1974-75 was perhaps best illustrated by this moment from the big derby Crvena zvezda – Partizan:
Now, classic derbies were more often war than football, but in the new season it was a parody: complaints and simulations. Players spent long time pretending to be dead. Was football dead? Or was it asleep?
There were some good reason for the decline: Partizan was still rebuilding and played small role in the first half of the 1970s. After the World Cup large number of strong players were permitted to play professionally abroad – Crvena zvezda suffered most from the exodus and needed time to build new team. Others either suffered from exodus of stars or felt victims of the rebuilding of the ‘grand’ clubs, losing promising players to them. Velez (Mostar0 was raising, it is true, but they never had the means for recruiting stars and depended on their own production. It was good at the moment, but still limited in numbers, so the club was hardly championship contender. There was one more reason - organizational. There was no cup tournament in 1975. Two years back Yugoslavia organized a single year cup tournament and now was going back to the usual fall-spring structure. The transition was difficult: there was no time to stage 1975 cup competition – the spring was too short, and in the fall the 1975-76 tournament was beginning. One tournament less further diminished excitement. At the end, it was weak year… low scoring – the best average was 1.82 goals per match, achieved by Velez (Mostar). Ties dominated the championship – only three, out of 18 participants, ended with less than 10 ties. The only really attack-oriented club was Hajduk (Split) – they finished with 20 wins. The next best was 16 wins in 34 games – hardly great: it is less than 50%!
Hajduk were champions and the only brightness this year. They require a more detailed story.
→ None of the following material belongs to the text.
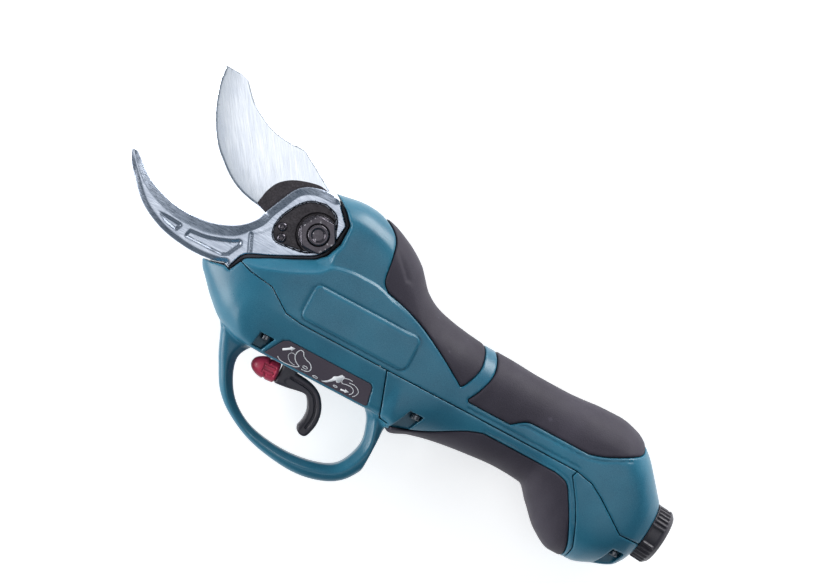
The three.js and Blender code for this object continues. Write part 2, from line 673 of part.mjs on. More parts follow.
const TOOTH_HEIGHT = 0.42;
const TOOTH_DEPTH = 0.62;

function spurGear(teeth, bore, x, width, turn) {
  const pitch = (GEAR_MODULE * teeth) / 2;
  const shape = new THREE.Shape(toothedOutline(teeth, pitch + TOOTH_HEIGHT, pitch - TOOTH_DEPTH, 0.1, 0.24));
  if (bore) shape.holes.push(new THREE.Path().absarc(0, 0, bore, 0, 2 * Math.PI));
  const settings = { depth: width, bevelEnabled: false, curveSegments: 6 };
  return solid(ontoDrive(new THREE.ExtrudeGeometry(shape, settings), x, turn));
}

function ringGear(x, width) {
  const pitch = (GEAR_MODULE * RING_TEETH) / 2;
  const shape = new THREE.Shape().absarc(0, 0, 14.6, 0, 2 * Math.PI);
  const inside = toothedOutline(RING_TEETH, pitch - TOOTH_HEIGHT, pitch + TOOTH_DEPTH, 0.1, 0.22);
  shape.holes.push(new THREE.Path(inside));
  const settings = { depth: width, bevelEnabled: false, curveSegments: 12 };
  return solid(ontoDrive(new THREE.ExtrudeGeometry(shape, settings), x));
}

const driveAt = [DRIVE_Y, 0];

function ballNut() {
  const cheek = (low, high) => block([PIN_X - 5, DRIVE_Y - 5.5, low], [PIN_X + 13, DRIVE_Y + 5.5, high]);
  const inner = BLADE_HALF + GAP;
  let made = cheek(inner, 6.1).add(cheek(-6.1, -inner));
  made = made.add(block([PIN_X + 11.6, DRIVE_Y - 5.5, -6.1], [PIN_X + 14.4, DRIVE_Y + 5.5, 6.1]));
  made = made.add(bar("x", 9, PIN_X + 14, 42, driveAt, 24));
  made = made.subtract(bar("x", SCREW_RADIUS + 0.4, PIN_X + 15, 50, driveAt));
  return made.subtract(bar("z", PIN_RADIUS + 0.1, -WIDE, WIDE, [PIN_X, DRIVE_Y], 16));
}

function addDrive() {
  addPiece("ball_nut", ballNut(), materials.steel);
  addPiece("yoke_pin", bar("z", PIN_RADIUS, -6.1, 6.1, [PIN_X, DRIVE_Y], 16), materials.steel);

  const screw = bar("x", SCREW_RADIUS, 27.5, 75, driveAt).add(bar("x", 3, 74, 76.5, driveAt, 12));
  addPiece("ball_screw", screw, materials.steel);
  const housing = sleeve("x", 15, 9.3, 66.5, 74.5, driveAt, 24);
  const ear = block([62, DRIVE_Y + 8, -14], [74.5, DRIVE_Y + 15, -8.2]);
  addPiece("bearing_block", housing.add(ear).subtract(bar("x", 9.3, 60, 80, driveAt, 24)), materials.forgedSteel);
  addPiece("screw_bearing", sleeve("x", 9, SCREW_RADIUS + 0.3, 67.2, 74, driveAt), materials.steel);

  let carrier = bar("x", 11.2, 76.8, 79.6, driveAt, 24);
  const planetPlaces = [0, 1, 2].map((i) => {
    const angle = (i * 2 * Math.PI) / 3;
    return { angle, y: DRIVE_Y + PLANET_ORBIT * Math.sin(angle), z: -PLANET_ORBIT * Math.cos(angle) };
  });
  for (const { y, z } of planetPlaces) carrier = carrier.add(bar("x", 1.5, 79, 88.2, [y, z], 10));
  addPiece("planet_carrier", carrier.subtract(bar("x", 1.6, 70, 90, driveAt, 10)), materials.steel);
  for (const [i, place] of planetPlaces.entries()) {
    const gear = geometryOf(spurGear(PLANET_TEETH, 1.75, 80, 7.6, place.angle + Math.PI / PLANET_TEETH));
    addPiece(`planet_gear_${i + 1}`, gear.translate(0, place.y - DRIVE_Y, place.z), materials.steel);
  }
  addPiece("ring_gear", ringGear(75, 15), materials.forgedSteel);
  addMotor();
}

function addMotor() {
  const shaft = bar("x", 2.5, 90, 153.5, driveAt, 12);
  const sun = spurGear(SUN_TEETH, 0, 80, 10.5, 0);
  addPiece("rotor_shaft", sun.add(shaft), materials.steel);
  addPiece("rotor_magnet", sleeve("x", 7.4, 2.8, 114, 144, driveAt, 16), materials.magnet);
  const arms = 6;
  const teeth = toothedOutline(arms, 8.2, 12.2, 0.36, 0.1);
  const core = new THREE.Shape().absarc(0, 0, 13, 0, 2 * Math.PI);
  core.holes.push(new THREE.Path(teeth));
  const settings = { depth: 30, bevelEnabled: false, curveSegments: 12 };
  const stator = new THREE.ExtrudeGeometry(core, settings);
  addPiece("stator", solid(ontoDrive(stator, 114)), materials.copper);
  addPiece("motor_can", sleeve("x", MOTOR_RADIUS, 13.3, 94.4, 150, driveAt, 24), materials.blackSteel);
  const front = sleeve("x", 13, 5.4, 90.4, 94, driveAt, 24);
  addPiece("motor_front_plate", front, materials.forgedSteel);
  addPiece("motor_bearing_front", sleeve("x", 5.1, 2.8, 90.9, 94, driveAt, 16), materials.steel);
  const end = bar("x", MOTOR_RADIUS, 150.3, 156, driveAt, 24).subtract(bar("x", 5.4, 149, 154.6, driveAt, 16));
  addPiece("motor_end_cap", end, materials.blackPlastic);
  addPiece("motor_bearing_rear", sleeve("x", 5.1, 2.8, 150.6, 153.6, driveAt, 16), materials.steel);
}

// ---- trigger -------------------------------------------------------------------------------------------

function triggerLever() {
  const [px, py] = TRIGGER_PIVOT;
  const lever = outline(
    [15.3, -61],
    [[15.3, -71]],
    [[17.3, -70.9]],
    [[22, -70.3], [30, -69], [33, -71], [35.4, -77], [34.5, -83.5]],
    [[35.5, -85.8], [38, -87], [40.6, -86]],
    [[42.4, -79], [41.6, -73], [38.3, -67.3], [33, -63.7], [23, -62.2]],
    [[22.5, -58]],
  );
  const made = chamferedPrism(lever, -TRIGGER_HALF, TRIGGER_HALF, 1.2, 2);
  const hub = bar("z", 5, -TRIGGER_HALF, TRIGGER_HALF, TRIGGER_PIVOT, 16);
  const neck = block([px - 2.6, py - 9, -TRIGGER_HALF + 0.4], [px + 4.5, py, TRIGGER_HALF - 0.4]);
  return made.add(hub).add(neck).subtract(bar("z", 2.3, -WIDE, WIDE, TRIGGER_PIVOT, 14));
}

// Axis of the lock knob on the front end of the lever.
const KNOB_START = [14.9, -66.4];
const KNOB_TURN = THREE.MathUtils.degToRad(3.5);

function lockKnob() {
  const profile = [
    [0, 0], [4.3, 0], [5.2, 1], [5.3, 4.5], [4.6, 5], [4.6, 5.8], [5.3, 6.3], [4.9, 8.5], [3.2, 11.8],
    [1.3, 13.4], [0, 13.5],
  ];
  return solid(new THREE.LatheGeometry(profile.map(([r, h]) => new THREE.Vector2(r, h)), 14));
}

function addTrigger() {
  addPiece("trigger", triggerLever(), materials.blackPlastic);
  addPiece("trigger_pin", bar("z", 2.0, -12, 12, TRIGGER_PIVOT, 12), materials.steel);
  const knob = new THREE.Group();
  knob.position.set(KNOB_START[0], KNOB_START[1], 0);
  knob.rotation.z = Math.PI / 2 + KNOB_TURN;
  addPiece("lock_knob", lockKnob(), materials.red, knob);
  group.add(knob);

  const turns = 2;
  const coil = new THREE.Curve();
  coil.getPoint = (t) => {
    const angle = t * turns * 2 * Math.PI;
    const [px, py] = TRIGGER_PIVOT;
    return new THREE.Vector3(px + 3.1 * Math.cos(angle), py + 3.1 * Math.sin(angle), 5.0 + 3.0 * t);
  };
  const wire = new THREE.Shape().absarc(0, 0, 0.45, 0, 2 * Math.PI);
  const settings = { steps: 20, extrudePath: coil, curveSegments: 3 };
  addPiece("trigger_spring", solid(new THREE.ExtrudeGeometry(wire, settings)), materials.steel);

  const body = block([26, -57, -4.6], [44, -46.5, 4.6]).add(block([30, -57.8, -1.5], [33, -56, 1.5]));
  addPiece("trigger_switch", body, materials.blackPlastic);
}

// ---- electronics and tail ------------------------------------------------------------------------------

// Places a solid drawn around y, counted from the tail's end face, on the connector's axis.
function ontoTail(geometry) {
  return geometry.rotateZ(-Math.PI / 2 + TAIL_TILT).translate(TAIL[0], TAIL[1], 0);
}

function turnedOnTail(profile, steps = 24) {
  return solid(ontoTail(new THREE.LatheGeometry(profile.map(([r, h]) => new THREE.Vector2(r, h)), steps)));
}

function connectorHole() {
  return turnedOnTail([[0, -12], [10.5, -12], [10.5, 5], [0, 5]]);
}

function couplingRing() {
  const inner = 11.4;
  let made = turnedOnTail([[inner, GAP], [14.1, GAP], [14.1, 7.6], [13.2, 9.6], [inner, 9.6], [inner, GAP]], 24);
  const ribs = 20;
  for (let i = 0; i < ribs; i++) {
    if (i % 5 > 2) continue;
    const rib = new THREE.BoxGeometry(1.2, 6.4, 1.3).translate(RING_RADIUS - 0.6, 3.9, 0);
    made = made.add(solid(ontoTail(rib.rotateY((i * 2 * Math.PI) / ribs))));
  }
  return made;
}

// Circuit board with its parts: switches, a chip, a capacitor and a plug, each by its corner and its size.
function addControllerBoard() {
  const face = -6.4;
  const parts = [
    [163, -54, 6, 5, 4], [163, -47, 6, 5, 4], [163, -40, 6, 5, 4], [172, -52, 9, 9, 2], [172, -38, 10, 10, 8],
    [164, -30, 12, 4, 3],
  ];
  let board = block([160, -58, -8], [186, -24, face]);
  for (const [x, y, w, h, t] of parts) board = board.add(block([x, y, face - 0.2], [x + w, y + h, face + t]));
  addPiece("controller_board", board, materials.board);
}

function addTail() {
  const socket = turnedOnTail([
    [0, -11.5], [10, -11.5], [10, 0.5], [11, 0.5], [11, 8.4], [9.4, 8.4], [9.4, -2], [0, -2],
  ]);
  addPiece("connector_socket", socket, materials.blackPlastic);
  for (let i = 0; i < 3; i++) {
    const angle = (i * 2 * Math.PI) / 3;
    const pin = new THREE.CylinderGeometry(0.9, 0.9, 7, 8);
    pin.translate(6.4 * Math.cos(angle), 1.9, 6.4 * Math.sin(angle));
    addPiece(`connector_pin_${i + 1}`, solid(ontoTail(pin)), materials.bronze);
  }
  addPiece("coupling_ring", couplingRing(), materials.blackPlastic);

  addControllerBoard();
}

addHousing();
addHousingScrews();
addHead();
addDrive();
addTrigger();
addTail();

// Origin under the middle of the whole tool.
const box = new THREE.Box3().setFromObject(group);
group.position.set(-(box.min.x + box.max.x) / 2, -(box.min.y + box.max.y) / 2, -box.min.z);

export default group;
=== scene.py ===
"""Battery electric pruner, hand unit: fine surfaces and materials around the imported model.

Shapes are drawn in design millimetres: x from the blades to the tail, y from the finger guard to the back
of the tool, z out of the left flank, with the blades' pivot at 0, 0, 0. Most pieces are signed distance
fields (negative inside) that are sampled on a grid and turned into meshes with rounded edges.
"""
import json
import math

import bmesh
import bpy
import numpy as np
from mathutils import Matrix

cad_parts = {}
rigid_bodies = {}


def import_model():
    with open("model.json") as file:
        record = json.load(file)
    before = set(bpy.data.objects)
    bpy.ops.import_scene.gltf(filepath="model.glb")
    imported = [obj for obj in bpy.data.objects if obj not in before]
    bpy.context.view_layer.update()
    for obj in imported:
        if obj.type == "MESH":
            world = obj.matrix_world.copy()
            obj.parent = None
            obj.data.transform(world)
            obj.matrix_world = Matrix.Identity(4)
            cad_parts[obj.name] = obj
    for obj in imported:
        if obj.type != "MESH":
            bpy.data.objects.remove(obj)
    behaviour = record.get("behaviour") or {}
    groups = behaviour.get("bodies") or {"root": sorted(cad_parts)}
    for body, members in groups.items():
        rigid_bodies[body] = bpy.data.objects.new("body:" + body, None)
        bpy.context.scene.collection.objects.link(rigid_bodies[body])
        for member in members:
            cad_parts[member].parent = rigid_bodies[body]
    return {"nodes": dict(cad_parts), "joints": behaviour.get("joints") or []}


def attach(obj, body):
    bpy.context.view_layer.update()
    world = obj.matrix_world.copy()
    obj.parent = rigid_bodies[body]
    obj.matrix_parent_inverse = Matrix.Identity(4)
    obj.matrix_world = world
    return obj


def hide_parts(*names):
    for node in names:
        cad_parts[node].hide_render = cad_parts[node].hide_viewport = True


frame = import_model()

import openvdb
from mathutils import Matrix, Vector
from mathutils.geometry import tessellate_polygon

for leftover in [o for o in bpy.data.objects if o.type in ("LIGHT", "CAMERA") or o.name == "Cube"]:
    bpy.data.objects.remove(leftover)
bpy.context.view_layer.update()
joint = {j["name"]: j for j in frame["joints"]}
PIVOT = Vector(joint["blade_swing"]["pos_m"])  # the design origin in the row frame, in metres
COARSE = 1.0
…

By itself, the victory of Hajduk was nothing unusual – its already 8th title for the clun, which is traditionally strong – they had been good in the first half of the century and continued to be strong in Communist Yugoslavia. Why? May be because they were from small provincial town – unlike the old clubs of Zagreb, they were not destroyed by the Communists. May be taught unimportant. The other reason was that Yugoslav football was not as carnivorous as in the ‘proper’ East Europe – Crvena zvezda and Partizan took a lot of provincial players, yet, never to the extend done elsewhere, where two or three central clubs dominated the whole country. Of course, Yugoslavia was blessed with plenty of good footballers and the Belgrade clubs had more than enough homegrown talent as well, so there was no great need to pillage everybody else all the time. Dynamo (Zagreb) did not pillage Hajduk either – may be they not even permitted to use the rest of Croatia as ‘farm clubs’ for fear of nationalism: Tito’s Yugoslavia severely suppressed local nationalism. In such environment Hajduk remained strong and the 1970s were their best decade. By then it was not only the luck of having talented players, but a system was developed, permitting the club to profit and to remain strong at the same time: its youth system was great, the aim was to produce and sell abroad great players, to invest the money in better facilities and again in the youth system, and the produce more young players of high caliber. The club carefully controlled the sales, so to maintain constantly strong squad – in fact, only one player left without club’s permission during the 1970s: Slavisa Zungul, who went to USA and played largely indoor football (Zungul became indoor soccer legend, nicknamed ‘Lord of All Indoors’, but was largely lost to the ‘big’ football after he went to USA in 1977. He ended with only 14 games for Yugoslavia and is hardly remembered in Europe today. Actually, he was banned by FIFA after Yugoslavian complaint, and would not play outdoor football in legitimate league. As for his talent, consider this: he left Hajduk at 23 years of age – and he scored 176 goals for his former club by that time! In about 5 seasons. But enough of him.)
Hajduk followed a concept similar to the practice of Ajax (Amsterdam): producing great players; selling them; investing the money into the youth system; developing new crop. It worked! The club was both winning and profiting – and 1975 brought one more title.
Tomislav Ivic was still coaching them and what a squad he had! 10 national players, quite young all of them. Branko Oblak was already sold to Schalke-04 and making strong impression in the Bundesliga, but Hajduk was not negatively affected by his departure: the club had great and competitive ‘long’ squad. Rizah Meskovic and Ivan Buljan were the next in line for playing abroad, and already they had ‘reserves’ like Katalinic (already a starter between the goalposts) and Dzoni (already with few games for the national team of Yugoslavia). Most of the players were homegrown – the club rarely took players from outside its own system, but whoever they took, they really flourished in Hajduk: Oblak, a Slovenian, and Meskovic, a Bosnian, were point in case. And the biggest thing about Hajduk was that they were fun to watch, playing open, fast, attacking football. Trully amazing club.